I’m doing a film with Adam Sandler called “Bedtime Stories.” It will be out Christmas. Obviously, Adam is the star of it and I have a lovely role as his best friend. After that, I’m doing another film with Judd Apatow and Jonah Hill. Then, “My Booky Wook” is being turned into a film directed by the English filmmaker Michael Winterbottom [director of "24 Hour Party People" and "A Mighty Heart"]. The title of the film, however, is still under discussion.

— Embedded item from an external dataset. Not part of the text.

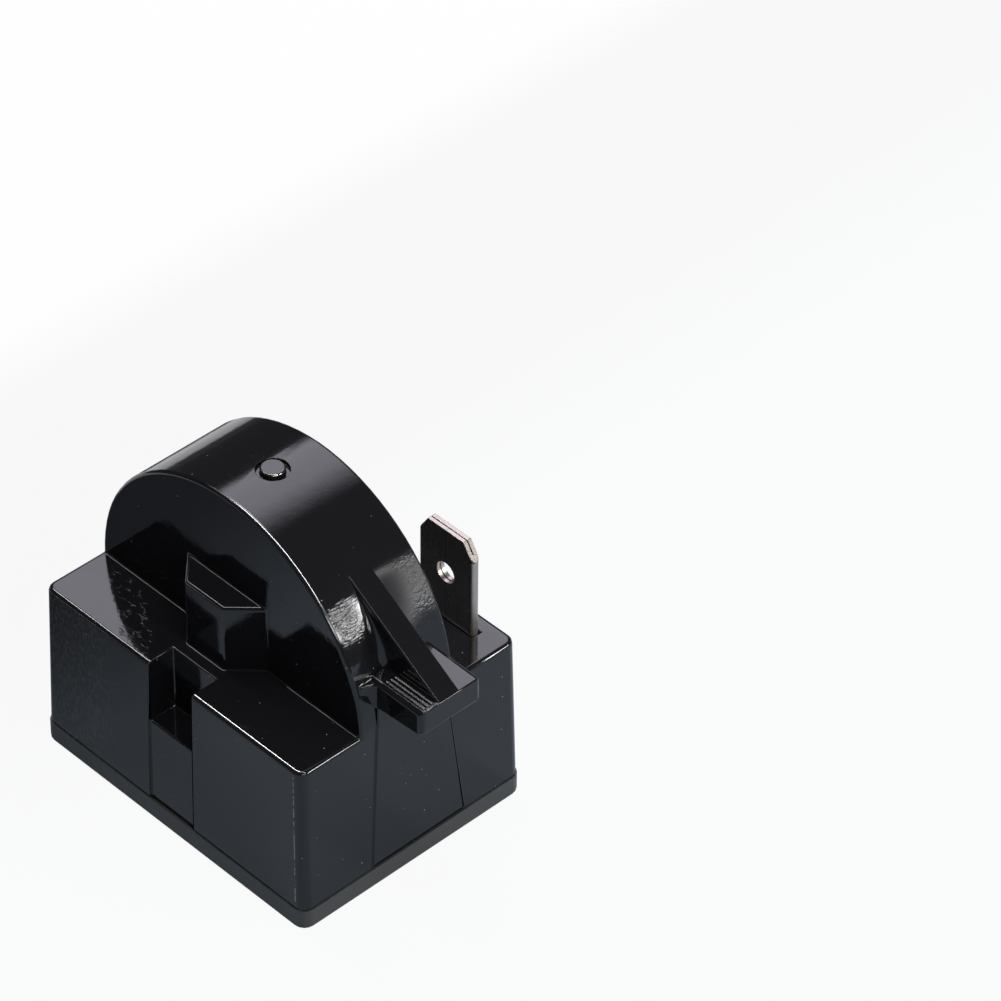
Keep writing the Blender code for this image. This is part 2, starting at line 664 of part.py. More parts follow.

It seems like that title has been under discussion since day one. You said that the publishers were doing everything in their power to change the name.
They had incredible resistance to calling it “My Booky Wook.” It took a lot of willpower to convince them otherwise, but fortunately, I was absolutely committed to giving that book a stupid name.

But won’t the movie need to have a different title?
“Movie Woovie”…“Filmy Wilm.” Michael Winterbottom Intobottom will have to take care of that. I’ll have to defer to him as the filmmaker at some point.

Any thoughts about playing characters darker than or decidedly different from a sunny British lothario?
I accept that, at some point, I’m going to have to get a haircut. If I’m to be taken seriously as an actor. I can’t always go “well, I’d like to play this wild-haired British rock star comic.” It kind of only leaves the door open to play people like Jesus, Jimmy Page, Charles Manson… [After that] I imagine I’d be scraping outside of the barrel.

[Various splashing noises can be heard on Brand’s end of the line for at least two minutes.]
What’s going on over there? It sounds like you’re falling down a drain.
[Laughs] Oh my God. I wish I could tell you, George, exactly what I was doing during that conversation and why I was doing it, but it’s the kind of thing that might look bad in print. Let’s just say there’s a process in the United Kingdom called a “gentleman’s wash.”